UN humanitarian co-ordinator Lise Grande on Wednesday (July 8th) warned that Yemen is once again on the brink of famine, as donor funds that averted catastrophe just 18 months ago have dried up.
The ongoing war and the novel coronavirus (COVID-19) pandemic have triggered new waves of displacement and rising food prices.
Yemen is already gripped by what the UN calls the world's worst humanitarian crisis, with tens of thousands killed, an estimated four million people displaced by war and 80% of its 29 million people dependent on aid for their survival.
In an interview from Sanaa, Grande told AFP that critical programmes providing sanitation, healthcare and food were already closing down because of a lack of cash, just as the economic situation is looking "scarily similar".
A critical fuel shortage, for which the Iran-backed Houthis (Ansarallah) and the government are trading blame, is now threatening the operation of the electricity grid, water supply, and key infrastructure like hospitals.
"Ships are not being allowed to bring in life-saving commodities, the currency is depreciating very quickly. The central bank is out of money. The price of a basic food basket... has increased by 30% in just the past few weeks alone," she said.
Rising price of food
By late June, the cost of the "minimum food basket" -- what an average family would need to survive for one month -- had risen by as much as 35% in some areas, the UN Office for the Co-ordination of Humanitarian Affairs (OCHA) said.
At the same time, the purchasing power of the Yemeni riyal has fallen.
The food basket includes wheat flour, beans, cooking oil, salt and sugar, along with hand-washing soap, laundry detergent, sanitary napkins and water.
According to the Food and Agriculture Organisation (FAO), the cost of the food basket rose by 36% in Sanaa, 12% in Lahj, 10% in Taez and 10% in Socotra, as the pandemic impacted prices in Yemen and the cost of imported food.
The FAO said it expects food prices to continue to rise until at least September, mostly due to the continued depreciation of the currency.
"The rise in the price of the food basket in Yemen is the result of five years of war," Studies and Economic Media Centre chairman Mustafa Nasr told Al-Mashareq.
The purchasing power of the Yemeni riyal has fallen amid "the oil derivative crisis and other economic challenges brought on by the war", he said.
According to the International Organisation for Migration (IOM), more than 100,000 people have been displaced in Yemen since the beginning of this year due to the fighting and the coronavirus outbreak.
Impact of the conflict
The combatants have acted "without respect for international humanitarian law that urges parties to conflicts to protect civilians and provide the necessary services", said lawyer and human rights activist Huda al-Sarari.

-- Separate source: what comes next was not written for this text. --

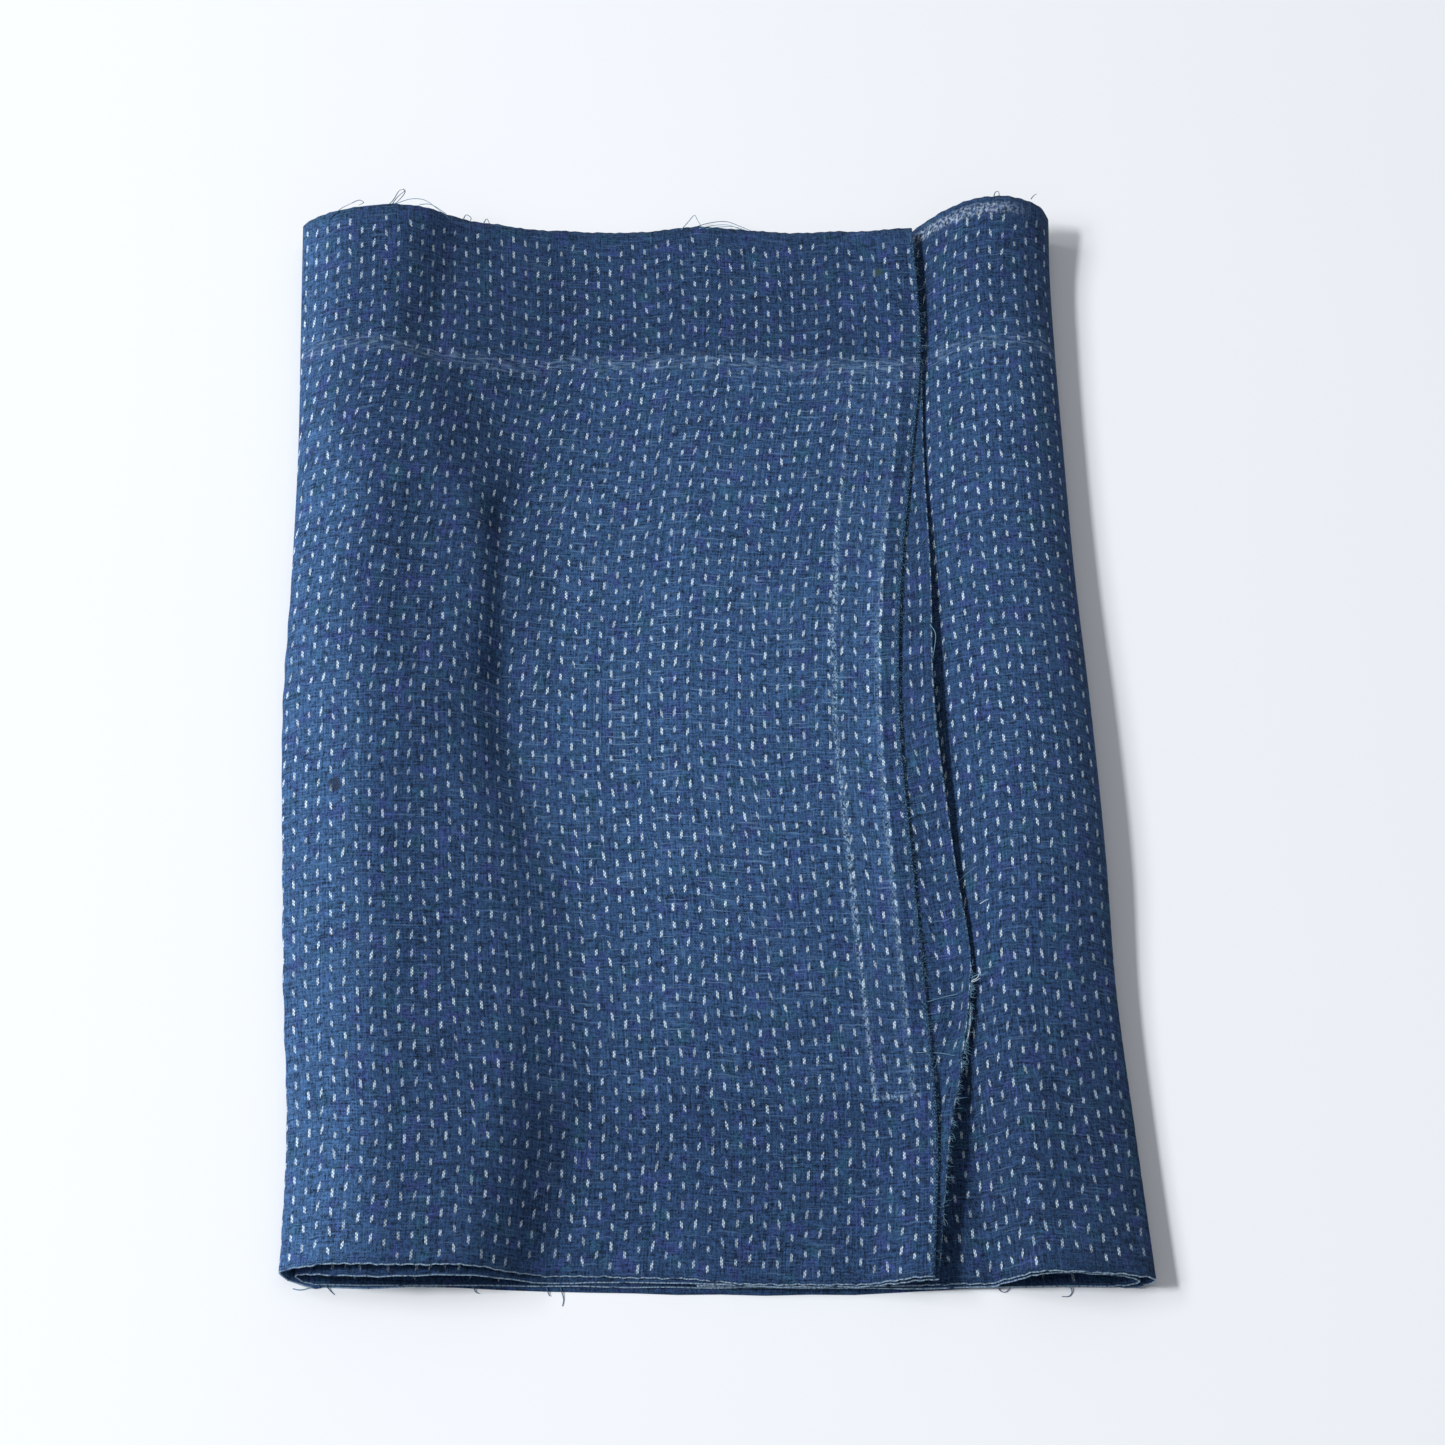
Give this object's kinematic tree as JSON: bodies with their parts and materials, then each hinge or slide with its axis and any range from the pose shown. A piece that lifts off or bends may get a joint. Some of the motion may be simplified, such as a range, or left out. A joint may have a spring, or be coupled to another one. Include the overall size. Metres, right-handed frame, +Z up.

The conflict does not justify "the failure and negligence of the parties to the conflict to fulfill their obligations towards the citizens in the areas under their control, especially in view of the COVID-19 pandemic", she told Al-Mashareq.
Yemen lacks the ability to implement the health measures needed to tackle the virus, she said, which was one of the causes of displacement in some areas.
The massive wave of displacement "reflects the impact of the conflict and military clashes, and of the coronavirus outbreak", Deputy Minister of Human Rights Nabil Abdul Hafeez told Al-Mashareq.
"The number of internally displaced persons (IDPs) totals about four million, an enormous number that necessitates the redoubling of efforts on the part of UN organisations to help them and alleviate their suffering," he said.
A parallel effort to foster peace is also needed, he added.
One of the war's human tragedies is the scale of the displacement in Yemen, Nasr said.
Aiding the displaced population must be "a priority for all sides" in light of the high cost of living and growing number of IDPs, he said.